2. These two spies were representative men, and it was therefore most important that the promise should be made carefully. (a) Joshua was held bound by the word of these men. They were his servants. (b) All Israel was bound by their word. The men represented the nation. (c) Even God graciously condescended to recognise the promise of the spies as His own bond. While almost all of the wall of the city seems to have fallen, the part on which Rahab’s house stood was safely preserved (chap. Joshua 6:22). Had this one promise to a Canaanite been broken, the good faith of Israel would have been despised among the idolaters, wherever it had become known; added to this, the Israelites themselves would have been harmed. These men who were sent to spy out the land cultivate a conscience void of offence, Joshua and Israel support them, and the Divine seal is set to this care of a truthful spirit. The Divine teaching of the O. T. in these early times is most emphatic in the stress which it lays on truthfulness. No one can carefully read of the solemn tokens which God gives with His own covenants, and the solemn charges which are given in connection with vows, oaths, and all forms of promise made by men, without being made to feel that all lying and deceit are hateful to God.
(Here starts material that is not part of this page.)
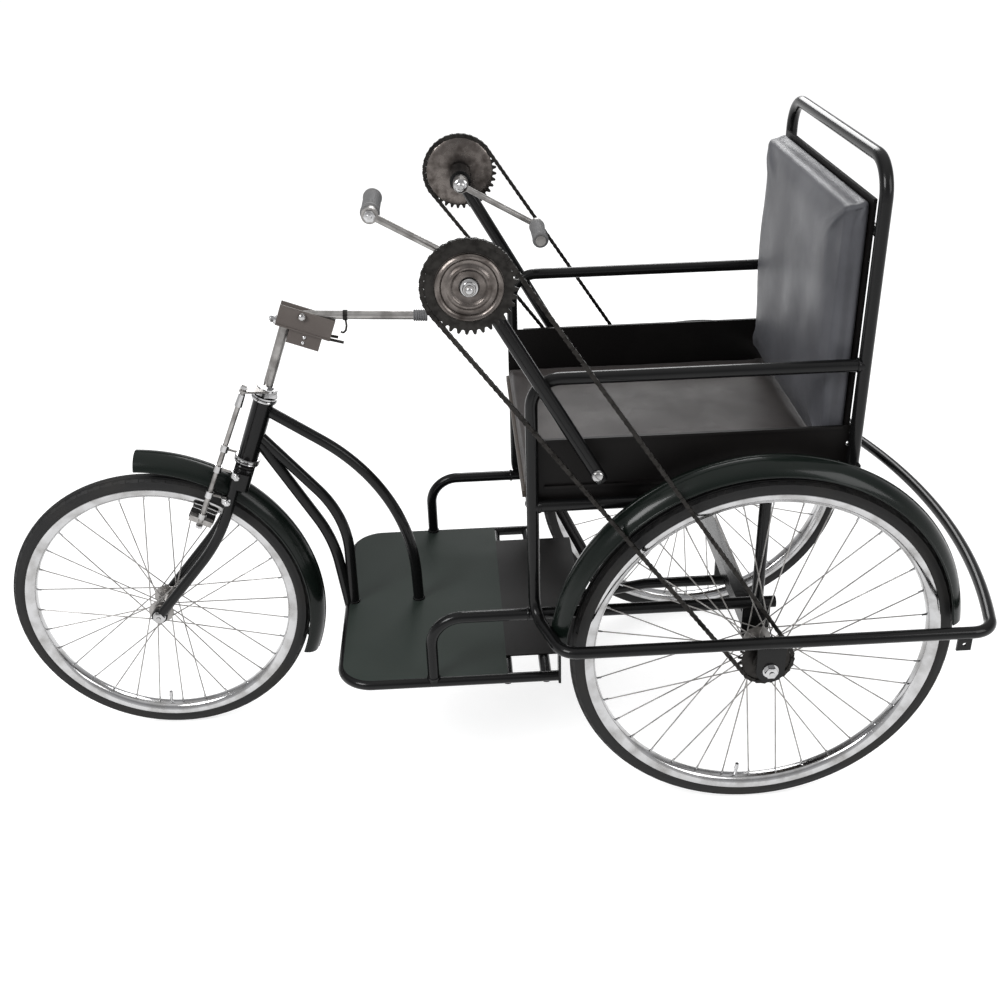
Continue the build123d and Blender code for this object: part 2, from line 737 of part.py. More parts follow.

Promises were, in every case, to be made with the utmost care, and when once given, to be most sacredly kept.
SUGGESTIVE COMMENTS ON THE VERSES
Joshua 2:14.—THE SELF-PRODUCING POWER OF PIETY.
In the record given of the creation we read of the tree “whose seed was in itself.” All life tends to spontaneous increase. It is ever thus with the life of God in a human heart. Of each grace it may be said, “Its seed is within itself.”
I. Mercy begets mercy. “Blessed are the merciful; for they shall obtain mercy.” Rahab had risked her life for the spies, and now they readily respond, “Our life for yours,” or literally,” Let our soul be to die instead of you.”
II. Faith stimulates faith. Rahab had said, “I know that the Lord hath given you the land.” Under her influence the spies have insensibly and more than ever come to regard this as a truth; thus they answer, “When the Lord hath given us the land.”
III. Kindness and truth reproduce themselves in kind. “We will deal,” etc. Rahab, though false to some, had been kind and true to them, and nothing of her good words falls to the ground.
Joshua 2:18. It seems necessary to bear in mind, when reading this verse, that fanciful interpretations of Scripture may be no part of the teaching of God. Any quantity of imaginative nonsense has been written on the incidents of this chapter, and particularly of this red cord. Thus Lyra, who is followed by Mayer, and partly by some others, found here, that “by Rahab is meant the church of the Gentiles; by the two spies, the sending forth of the apostles two and two; by Jericho, the mutable moon; by the king of Jericho, the devil; by the scarlet red cord there is figured out the blood of Christ,” etc., and ad lib. Can it be seriously thought that God ever meant to teach this, or anything like it? Ought we not to ask with some anxiety if we can teach as Divine truth things of this character, without grave harm to many who hear us? The maxim of Cecil is a good rule for us all—“The meaning of Scripture is the word of God.” Nothing else ever was, ever is, or ever will be.